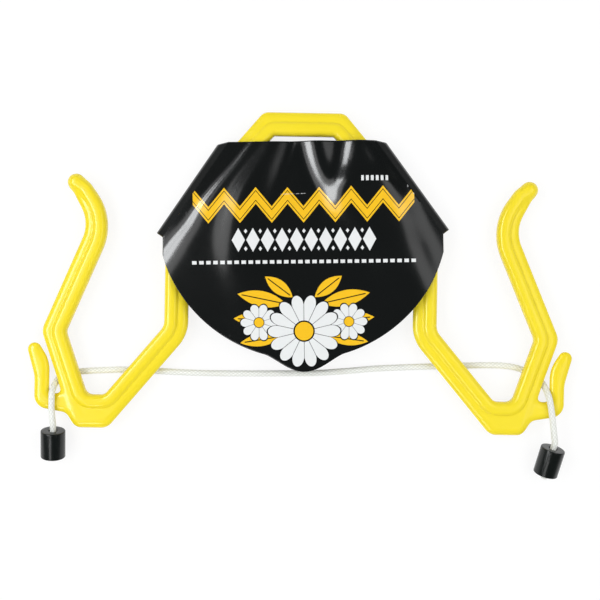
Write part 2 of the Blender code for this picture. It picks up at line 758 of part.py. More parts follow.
def make_card(parts):
    """The sleeve in one loop, open above and below, and the front panel's apron under it."""
    shape = bmesh.new()
    rows = []
    for step in range(CARD_SLEEVE_ROWS + 1):
        rows.append([shape.verts.new(spot) for spot in card_sleeve_row(step / CARD_SLEEVE_ROWS)])
    for upper, lower in zip(rows[:-1], rows[1:]):
        for index in range(len(upper)):
            after = (index + 1) % len(upper)
            shape.faces.new((upper[index], lower[index], lower[after], upper[after]))
    above = rows[-1][: CARD_COLUMNS + 1]
    crease_bottom = card_lines()[3]
    across = np.linspace(-1, 1, CARD_COLUMNS + 1)
    edge = card_lower_edge(crease_bottom[0])
    for step in range(1, CARD_APRON_ROWS + 1):
        share = step / CARD_APRON_ROWS
        below = []
        for s, (low_x, low_y) in zip(across, edge):
            x = s * crease_bottom[0] * (1 - share) + low_x * share
            y = crease_bottom[1] * (1 - share) + low_y * share
            below.append(shape.verts.new(card_spot(x, y, card_front_z(x / crease_bottom[0]))))
        for index in range(CARD_COLUMNS):
            shape.faces.new((above[index], below[index], below[index + 1], above[index + 1]))
        above = below
    mesh = bpy.data.meshes.new("header_card")
    shape.to_mesh(mesh)
    shape.free()
    card = place("header_card", mesh, parts, material("card", CARD_BLACK, 0.2))
    wall = card.modifiers.new("thickness", "SOLIDIFY")
    wall.thickness = CARD_THICKNESS
    wall.offset = -1.0
    return card


def make_cord(parts):
    """The cord from end to end, its two stoppers and its knots."""
    white = material("white cord", WHITE, 0.8)
    black = material("black plastic", BLACK, 0.35)
    run = [(x, BOTTOM + rise, CORD_Z) for x, rise in RUN_ROUTE]
    run = smooth_curve(run, 2 * CORD_DIAMETER)
    first = run[0] + TOUCH_GAP * unit(run[1] - run[0])
    last = run[-1] + TOUCH_GAP * unit(run[-2] - run[-1])
    cord_tube("cord_run", np.vstack([[first], run[1:-1], [last]]), parts, white)
    sides = [
        ("left", LEFT_BEND_ROUTE, LEFT_TAIL_START, LEFT_STOPPER_TOP, LEFT_STOPPER_YAW, LEFT_CORD_END),
        ("right", RIGHT_BEND_ROUTE, RIGHT_TAIL_START, RIGHT_STOPPER_TOP, RIGHT_STOPPER_YAW, RIGHT_CORD_END),
    ]
    for side, bend_route, start, top_spot, yaw, end_length in sides:
        cord_tube("cord_bend_" + side, smooth_curve(bend_points(bend_route), CORD_RADIUS), parts, white)
        tail = tail_points(start, top_spot, yaw)
        cord_tube("cord_tail_" + side, tail, parts, white, domed_start=True)
        top = stopper_top(top_spot)
        axis = stopper_axis(yaw)
        turned_object("stopper_" + side, stopper_profile(), STOPPER_STEPS, top, axis, parts, black)
        knot = knot_profile(end_length)
        turned_object("cord_knot_" + side, knot, STOPPER_STEPS // 2, top, axis, parts, white)


def main():
    """Build every piece."""
    clear_scene()
    parts = collection("sheep_restrainer")
    cutters = collection("cutters")
    make_yoke(parts, cutters)
    make_card(parts)
    make_cord(parts)


main()
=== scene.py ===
"""Looks of a sheep restrainer: a glossy yellow moulded yoke, a white braided cord with black stoppers and
a glossy black card sleeve.

The pieces are surfaces worked out with numpy, in metres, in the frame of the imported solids. X runs across
the yoke, +Y points to its neck arch and +Z is up from the ground that it lies on.
"""

import math

import bmesh
import bpy
import numpy as np
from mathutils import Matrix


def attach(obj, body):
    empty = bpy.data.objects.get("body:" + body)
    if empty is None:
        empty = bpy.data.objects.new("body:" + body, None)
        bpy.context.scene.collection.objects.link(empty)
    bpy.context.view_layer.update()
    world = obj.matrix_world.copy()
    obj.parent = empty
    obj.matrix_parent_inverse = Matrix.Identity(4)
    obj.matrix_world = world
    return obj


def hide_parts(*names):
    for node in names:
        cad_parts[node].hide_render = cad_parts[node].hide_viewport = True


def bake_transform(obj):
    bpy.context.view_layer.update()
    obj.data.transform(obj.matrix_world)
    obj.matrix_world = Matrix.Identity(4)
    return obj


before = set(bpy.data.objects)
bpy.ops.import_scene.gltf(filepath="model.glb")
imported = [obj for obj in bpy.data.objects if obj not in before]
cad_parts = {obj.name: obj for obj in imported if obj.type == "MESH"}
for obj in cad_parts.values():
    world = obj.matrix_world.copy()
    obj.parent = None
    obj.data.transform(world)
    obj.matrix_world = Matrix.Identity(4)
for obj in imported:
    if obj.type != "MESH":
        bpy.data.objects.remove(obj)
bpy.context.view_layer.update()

# The yoke. Its outline is that of the solids.
TOP = 0.15075
BOTTOM = -0.15075
BAR_WIDTH = 0.0226
LEG_WIDTH = 0.0220
BEAD_WIDTH = 0.0140
BEAD_THICKNESS = 0.015
BEAD_ROUND = 0.0046
BEAD_CROWN = 0.0013
BAR_PLATE_THICKNESS = 0.0094
BAR_PLATE_RIM = 0.0072
TAB_THICKNESS = 0.0078
TAB_RIM = 0.0068
GROOVE_FILLET = 0.0007
TAB_FILLET = 0.0015
YOKE_MID_Z = 0.01382
TIP_RADIUS = 0.0070
TIP_CENTRE = (0.2144, BOTTOM + 0.2320)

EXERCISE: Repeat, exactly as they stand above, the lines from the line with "axis, parts, black)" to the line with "imported = [obj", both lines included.

SOLUTION TO THE EXERCISE:
        turned_object("stopper_" + side, stopper_profile(), STOPPER_STEPS, top, axis, parts, black)
        knot = knot_profile(end_length)
        turned_object("cord_knot_" + side, knot, STOPPER_STEPS // 2, top, axis, parts, white)


def main():
    """Build every piece."""
    clear_scene()
    parts = collection("sheep_restrainer")
    cutters = collection("cutters")
    make_yoke(parts, cutters)
    make_card(parts)
    make_cord(parts)


main()
=== scene.py ===
"""Looks of a sheep restrainer: a glossy yellow moulded yoke, a white braided cord with black stoppers and
a glossy black card sleeve.

The pieces are surfaces worked out with numpy, in metres, in the frame of the imported solids. X runs across
the yoke, +Y points to its neck arch and +Z is up from the ground that it lies on.
"""

import math

import bmesh
import bpy
import numpy as np
from mathutils import Matrix


def attach(obj, body):
    empty = bpy.data.objects.get("body:" + body)
    if empty is None:
        empty = bpy.data.objects.new("body:" + body, None)
        bpy.context.scene.collection.objects.link(empty)
    bpy.context.view_layer.update()
    world = obj.matrix_world.copy()
    obj.parent = empty
    obj.matrix_parent_inverse = Matrix.Identity(4)
    obj.matrix_world = world
    return obj


def hide_parts(*names):
    for node in names:
        cad_parts[node].hide_render = cad_parts[node].hide_viewport = True


def bake_transform(obj):
    bpy.context.view_layer.update()
    obj.data.transform(obj.matrix_world)
    obj.matrix_world = Matrix.Identity(4)
    return obj


before = set(bpy.data.objects)
bpy.ops.import_scene.gltf(filepath="model.glb")
imported = [obj for obj in bpy.data.objects if obj not in before]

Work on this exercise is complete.